--- Data section ---

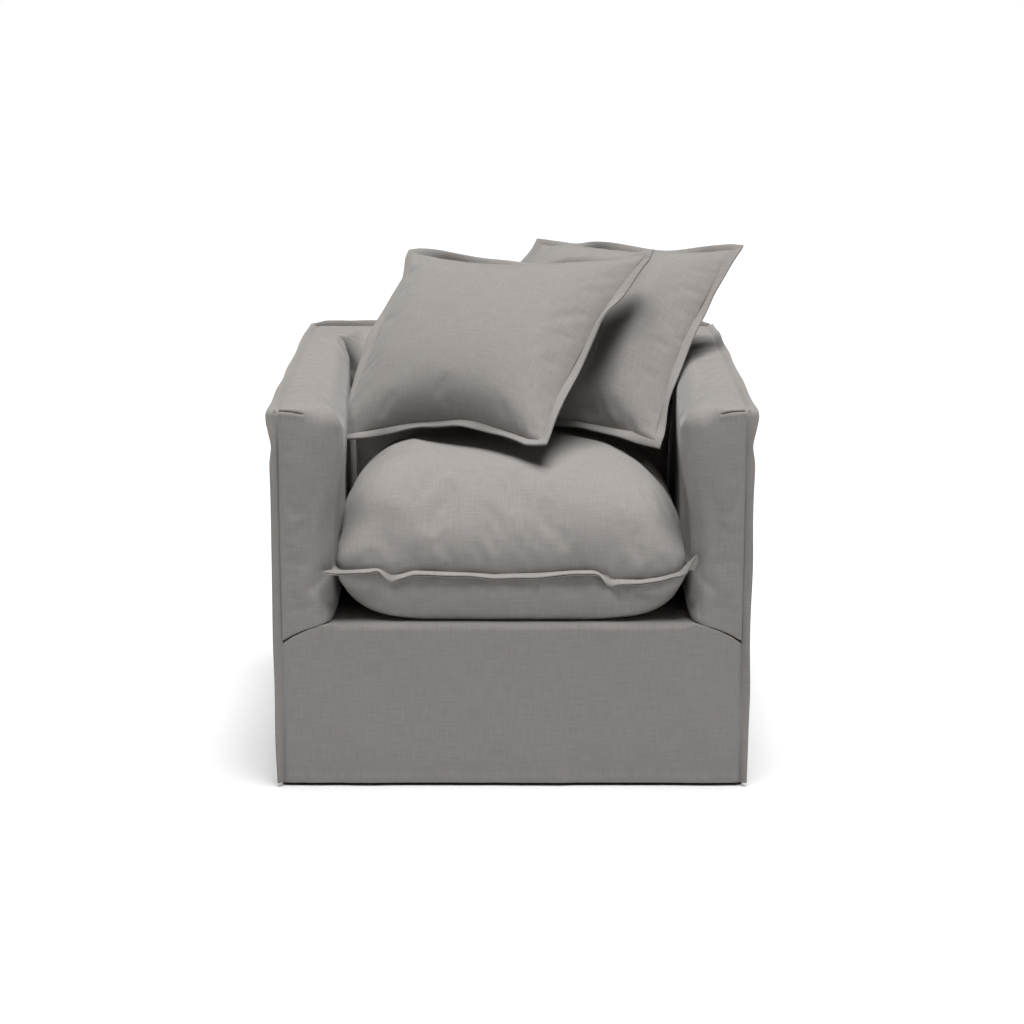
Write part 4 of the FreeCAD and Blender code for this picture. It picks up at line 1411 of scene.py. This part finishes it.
def zip_tape():
    """The zip's two tapes, one above the other, with the coil's groove between them."""
    middle = (ZIP_LOW.z + ZIP_HIGH.z) / 2

    def shape(u, v):
        x = ZIP_LOW.x + (ZIP_HIGH.x - ZIP_LOW.x) * u
        z = ZIP_LOW.z + (ZIP_HIGH.z - ZIP_LOW.z) * v
        lip = 0.0004 * peak(z - middle, 0.0018)
        y = ZIP_LOW.y + 0.0007 - lip + 0.00012 * wander(x, 95, ((0.05, 1.0),))
        return x, y, z

    obj = sheet_grid(150, 14, shape, lambda u, v: shape(u, v)[::2])
    apply_modifier(obj, "SOLIDIFY", thickness=0.0006, offset=0.0)
    clean(obj, 0.00002)
    shade(obj, 50)
    return obj


def zip_coil():
    """The zip's coil: moulded loops side by side. The real ones are 1.5 mm apart, drawn at 3."""
    middle = (ZIP_LOW.z + ZIP_HIGH.z) / 2
    bpy.ops.mesh.primitive_torus_add(
        major_segments=8, minor_segments=5, major_radius=0.0019, minor_radius=0.0006
    )
    loop = bpy.context.object
    p = points_of(loop)
    move_points(loop, np.stack([p[:, 2] + 0.25 * p[:, 0], p[:, 1] * 0.32, p[:, 0]], axis=1))
    places, pitch = [], 0.003
    for x in np.arange(ZIP_LOW.x + 2 * pitch, ZIP_HIGH.x - 0.004, pitch):
        m = np.eye(4)
        m[:3, 3] = (x, ZIP_LOW.y + 0.0012, middle)
        places.append(m)
    copies(loop, places)
    clean(loop, 0.00001)
    shade(loop)
    return loop


def zip_slider():
    """The slider's cast body with its bridge, and the pull hanging from it."""
    low, high = SLIDER_LOW, SLIDER_HIGH
    centre, width = (low.x + high.x) / 2, high.x - low.x
    middle = (ZIP_LOW.z + ZIP_HIGH.z) / 2
    bpy.ops.mesh.primitive_cube_add(size=1)
    body = bpy.context.object
    p = points_of(body)
    taper = np.where(p[:, 0] > 0, 1.0, 0.66)
    tall, thick = 0.0090, 0.0026
    p = np.stack(
        [
            centre + p[:, 0] * width,
            low.y + 0.0016 + p[:, 1] * thick,
            middle + p[:, 2] * tall * taper,
        ],
        axis=1,
    )
    move_points(body, p)
    apply_modifier(body, "BEVEL", width=0.0008, segments=3, limit_method="NONE")
    bpy.ops.mesh.primitive_torus_add(
        major_segments=24, minor_segments=8, major_radius=0.0028, minor_radius=0.0006
    )
    bridge = bpy.context.object
    q = points_of(bridge)
    q = np.stack([centre + q[:, 0], low.y + 0.0022 + q[:, 1] * 0.55, middle + q[:, 2]], axis=1)
    move_points(bridge, q)
    bpy.ops.mesh.primitive_cube_add(size=1)
    pull = bpy.context.object
    r = points_of(pull)
    narrow = np.where(r[:, 2] > 0, 0.7, 1.0)
    length = middle - low.z
    r = np.stack(
        [
            centre + r[:, 0] * 0.0050 * narrow,
            high.y - 0.0010 + r[:, 1] * 0.0012,
            low.z + length / 2 + 0.0002 + r[:, 2] * (length - 0.001),
        ],
        axis=1,
    )
    move_points(pull, r)
    apply_modifier(pull, "BEVEL", width=0.0004, segments=3, limit_method="NONE")
    bpy.ops.mesh.primitive_cylinder_add(vertices=20, radius=0.0012, depth=0.01)
    drill = bpy.context.object
    d = points_of(drill)
    d = np.stack([centre + d[:, 0], high.y - 0.001 + d[:, 2], middle - 0.0024 + d[:, 1]], axis=1)
    move_points(drill, d)
    clean(drill, 0.00001)
    apply_modifier(pull, "BOOLEAN", object=drill, operation="DIFFERENCE", solver="EXACT")
    only(drill)
    bpy.ops.object.delete()
    obj = joined([body, bridge, pull])
    clean(obj, 0.00001)
    shade(obj, 40)
    return obj


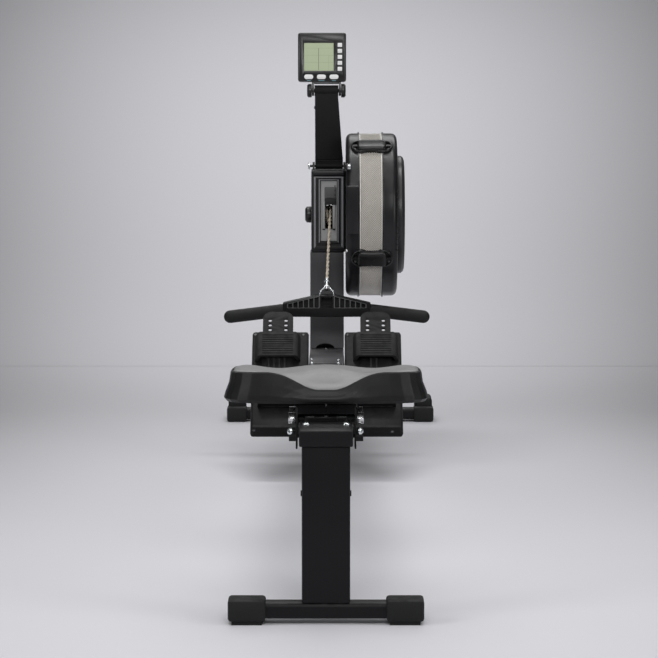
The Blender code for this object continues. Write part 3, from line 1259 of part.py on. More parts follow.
def seat_axle(name, u, level, inner):
    tread, reach = RAIL_WIDTH / 2, inner + CARRIAGE_WALL + CLEAR
    sleeve = inner - FIT
    start = tread + 0.0005
    profile = [(0.0, -reach - NUT_LENGTH), (0.0050, -reach - NUT_LENGTH), (0.0050, -sleeve), (0.0080, -sleeve),
               (0.0080, -start), (0.0050, -start), (0.0050, start), (0.0080, start), (0.0080, sleeve),
               (0.0050, sleeve), (0.0050, reach + NUT_LENGTH), (0.0, reach + NUT_LENGTH)]
    axle = turned("seat_axle_" + name, profile, (0, u, level), "chrome", 16)
    pieces = [axle]
    for side, sign in (("left", -1), ("right", 1)):
        nut = cylinder("axle_nut_{}_{}".format(name, side), NUT_RADIUS, NUT_LENGTH,
                       (sign * (reach + NUT_LENGTH / 2), u, level), (1, 0, 0), sides=6)
        combine(axle, nut, "UNION")
        pieces.append(nut)
    bore = 0.0050 + CLEAR
    groove, shoulder = 0.0180, 0.0195
    roller = [(bore, -tread), (ROLLER_RADIUS, -tread), (ROLLER_RADIUS, -shoulder), (0.0100, -groove),
              (0.0100, groove), (ROLLER_RADIUS, shoulder), (ROLLER_RADIUS, tread), (bore, tread)]
    pieces.append(turned("upper_roller_" + name, roller, (0, u, level), "wheel_plastic", 20, True))
    return pieces


def build():
    rail_frame = empty("rail_frame", (0, along(RAIL_START), rail_height(RAIL_START)), (-RAIL_SLOPE, 0, 0))
    rear_foot()
    rear_leg()
    rail(rail_frame)
    seat(rail_frame)
    carriage(rail_frame)
    column_foot = front_frame()
    front_foot()
    column(column_foot)
    head()
    guide_pulley()
    cord_drum()
    ferrule_top, direction = pull_cord()
    handle(ferrule_top, direction)
    fan_case()
    fan()
    monitor(monitor_arm())
    for side, sign in (("left", -1), ("right", 1)):
        foot_rest(side, sign)
    foot_bar()
    bpy.context.view_layer.update()


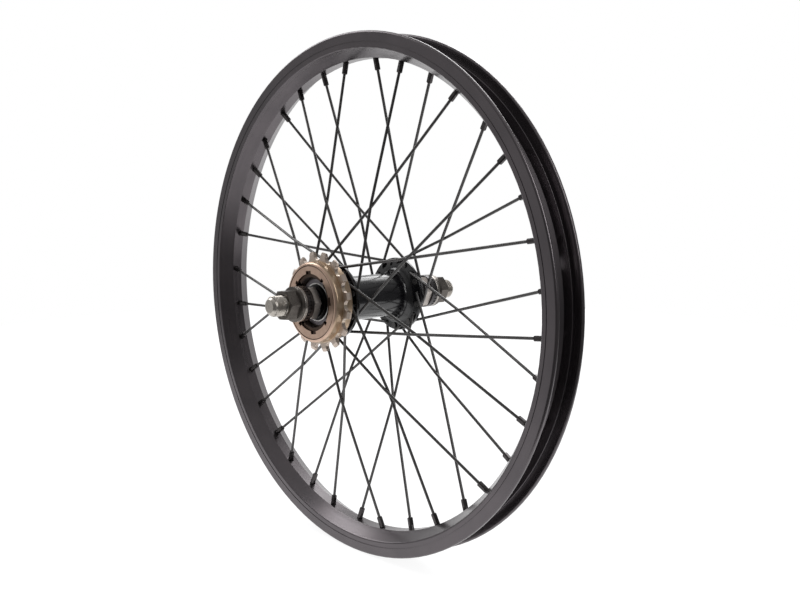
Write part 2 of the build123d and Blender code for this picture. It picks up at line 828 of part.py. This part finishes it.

---

_Objective_. The lines above should be duplicated exactly.

_Final result_.
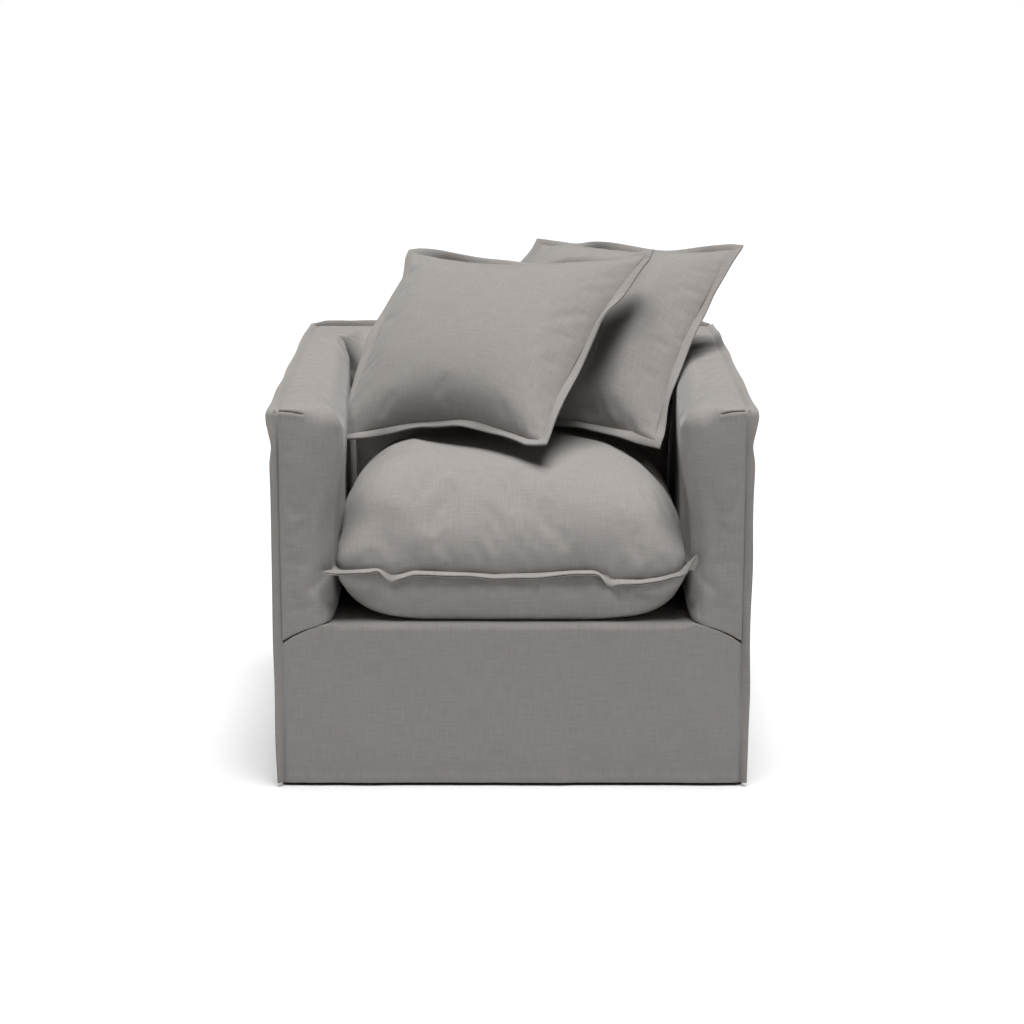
Write part 4 of the FreeCAD and Blender code for this picture. It picks up at line 1411 of scene.py. This part finishes it.
def zip_tape():
    """The zip's two tapes, one above the other, with the coil's groove between them."""
    middle = (ZIP_LOW.z + ZIP_HIGH.z) / 2

    def shape(u, v):
        x = ZIP_LOW.x + (ZIP_HIGH.x - ZIP_LOW.x) * u
        z = ZIP_LOW.z + (ZIP_HIGH.z - ZIP_LOW.z) * v
        lip = 0.0004 * peak(z - middle, 0.0018)
        y = ZIP_LOW.y + 0.0007 - lip + 0.00012 * wander(x, 95, ((0.05, 1.0),))
        return x, y, z

    obj = sheet_grid(150, 14, shape, lambda u, v: shape(u, v)[::2])
    apply_modifier(obj, "SOLIDIFY", thickness=0.0006, offset=0.0)
    clean(obj, 0.00002)
    shade(obj, 50)
    return obj


def zip_coil():
    """The zip's coil: moulded loops side by side. The real ones are 1.5 mm apart, drawn at 3."""
    middle = (ZIP_LOW.z + ZIP_HIGH.z) / 2
    bpy.ops.mesh.primitive_torus_add(
        major_segments=8, minor_segments=5, major_radius=0.0019, minor_radius=0.0006
    )
    loop = bpy.context.object
    p = points_of(loop)
    move_points(loop, np.stack([p[:, 2] + 0.25 * p[:, 0], p[:, 1] * 0.32, p[:, 0]], axis=1))
    places, pitch = [], 0.003
    for x in np.arange(ZIP_LOW.x + 2 * pitch, ZIP_HIGH.x - 0.004, pitch):
        m = np.eye(4)
        m[:3, 3] = (x, ZIP_LOW.y + 0.0012, middle)
        places.append(m)
    copies(loop, places)
    clean(loop, 0.00001)
    shade(loop)
    return loop


def zip_slider():
    """The slider's cast body with its bridge, and the pull hanging from it."""
    low, high = SLIDER_LOW, SLIDER_HIGH
    centre, width = (low.x + high.x) / 2, high.x - low.x
    middle = (ZIP_LOW.z + ZIP_HIGH.z) / 2
    bpy.ops.mesh.primitive_cube_add(size=1)
    body = bpy.context.object
    p = points_of(body)
    taper = np.where(p[:, 0] > 0, 1.0, 0.66)
    tall, thick = 0.0090, 0.0026
    p = np.stack(
        [
            centre + p[:, 0] * width,
            low.y + 0.0016 + p[:, 1] * thick,
            middle + p[:, 2] * tall * taper,
        ],
        axis=1,
    )
    move_points(body, p)
    apply_modifier(body, "BEVEL", width=0.0008, segments=3, limit_method="NONE")
    bpy.ops.mesh.primitive_torus_add(
        major_segments=24, minor_segments=8, major_radius=0.0028, minor_radius=0.0006
    )
    bridge = bpy.context.object
    q = points_of(bridge)
    q = np.stack([centre + q[:, 0], low.y + 0.0022 + q[:, 1] * 0.55, middle + q[:, 2]], axis=1)
    move_points(bridge, q)
    bpy.ops.mesh.primitive_cube_add(size=1)
    pull = bpy.context.object
    r = points_of(pull)
    narrow = np.where(r[:, 2] > 0, 0.7, 1.0)
    length = middle - low.z
    r = np.stack(
        [
            centre + r[:, 0] * 0.0050 * narrow,
            high.y - 0.0010 + r[:, 1] * 0.0012,
            low.z + length / 2 + 0.0002 + r[:, 2] * (length - 0.001),
        ],
        axis=1,
    )
    move_points(pull, r)
    apply_modifier(pull, "BEVEL", width=0.0004, segments=3, limit_method="NONE")
    bpy.ops.mesh.primitive_cylinder_add(vertices=20, radius=0.0012, depth=0.01)
    drill = bpy.context.object
    d = points_of(drill)
    d = np.stack([centre + d[:, 0], high.y - 0.001 + d[:, 2], middle - 0.0024 + d[:, 1]], axis=1)
    move_points(drill, d)
    clean(drill, 0.00001)
    apply_modifier(pull, "BOOLEAN", object=drill, operation="DIFFERENCE", solver="EXACT")
    only(drill)
    bpy.ops.object.delete()
    obj = joined([body, bridge, pull])
    clean(obj, 0.00001)
    shade(obj, 40)
    return obj


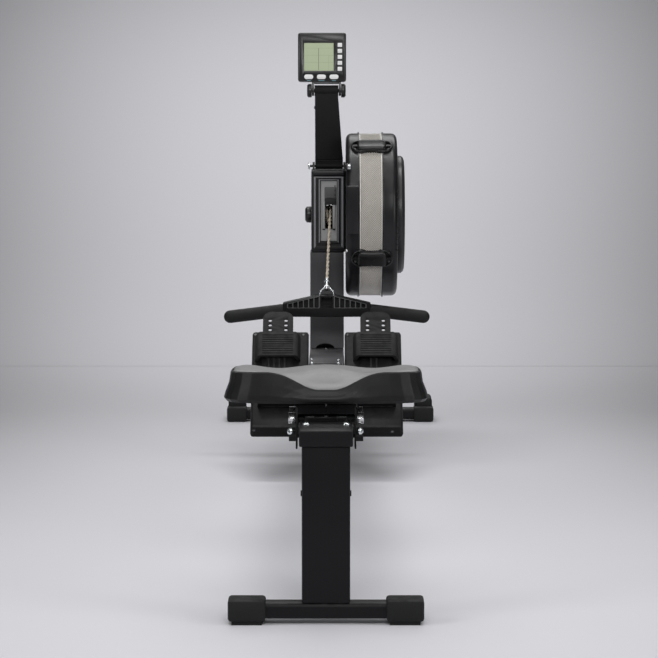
The Blender code for this object continues. Write part 3, from line 1259 of part.py on. More parts follow.
def seat_axle(name, u, level, inner):
    tread, reach = RAIL_WIDTH / 2, inner + CARRIAGE_WALL + CLEAR
    sleeve = inner - FIT
    start = tread + 0.0005
    profile = [(0.0, -reach - NUT_LENGTH), (0.0050, -reach - NUT_LENGTH), (0.0050, -sleeve), (0.0080, -sleeve),
               (0.0080, -start), (0.0050, -start), (0.0050, start), (0.0080, start), (0.0080, sleeve),
               (0.0050, sleeve), (0.0050, reach + NUT_LENGTH), (0.0, reach + NUT_LENGTH)]
    axle = turned("seat_axle_" + name, profile, (0, u, level), "chrome", 16)
    pieces = [axle]
    for side, sign in (("left", -1), ("right", 1)):
        nut = cylinder("axle_nut_{}_{}".format(name, side), NUT_RADIUS, NUT_LENGTH,
                       (sign * (reach + NUT_LENGTH / 2), u, level), (1, 0, 0), sides=6)
        combine(axle, nut, "UNION")
        pieces.append(nut)
    bore = 0.0050 + CLEAR
    groove, shoulder = 0.0180, 0.0195
    roller = [(bore, -tread), (ROLLER_RADIUS, -tread), (ROLLER_RADIUS, -shoulder), (0.0100, -groove),
              (0.0100, groove), (ROLLER_RADIUS, shoulder), (ROLLER_RADIUS, tread), (bore, tread)]
    pieces.append(turned("upper_roller_" + name, roller, (0, u, level), "wheel_plastic", 20, True))
    return pieces


def build():
    rail_frame = empty("rail_frame", (0, along(RAIL_START), rail_height(RAIL_START)), (-RAIL_SLOPE, 0, 0))
    rear_foot()
    rear_leg()
    rail(rail_frame)
    seat(rail_frame)
    carriage(rail_frame)
    column_foot = front_frame()
    front_foot()
    column(column_foot)
    head()
    guide_pulley()
    cord_drum()
    ferrule_top, direction = pull_cord()
    handle(ferrule_top, direction)
    fan_case()
    fan()
    monitor(monitor_arm())
    for side, sign in (("left", -1), ("right", 1)):
        foot_rest(side, sign)
    foot_bar()
    bpy.context.view_layer.update()


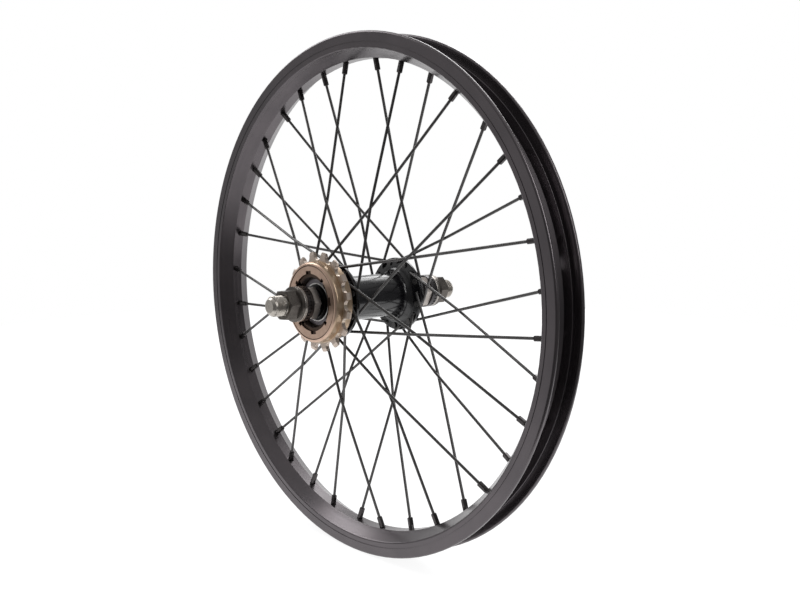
Write part 2 of the build123d and Blender code for this picture. It picks up at line 828 of part.py. This part finishes it.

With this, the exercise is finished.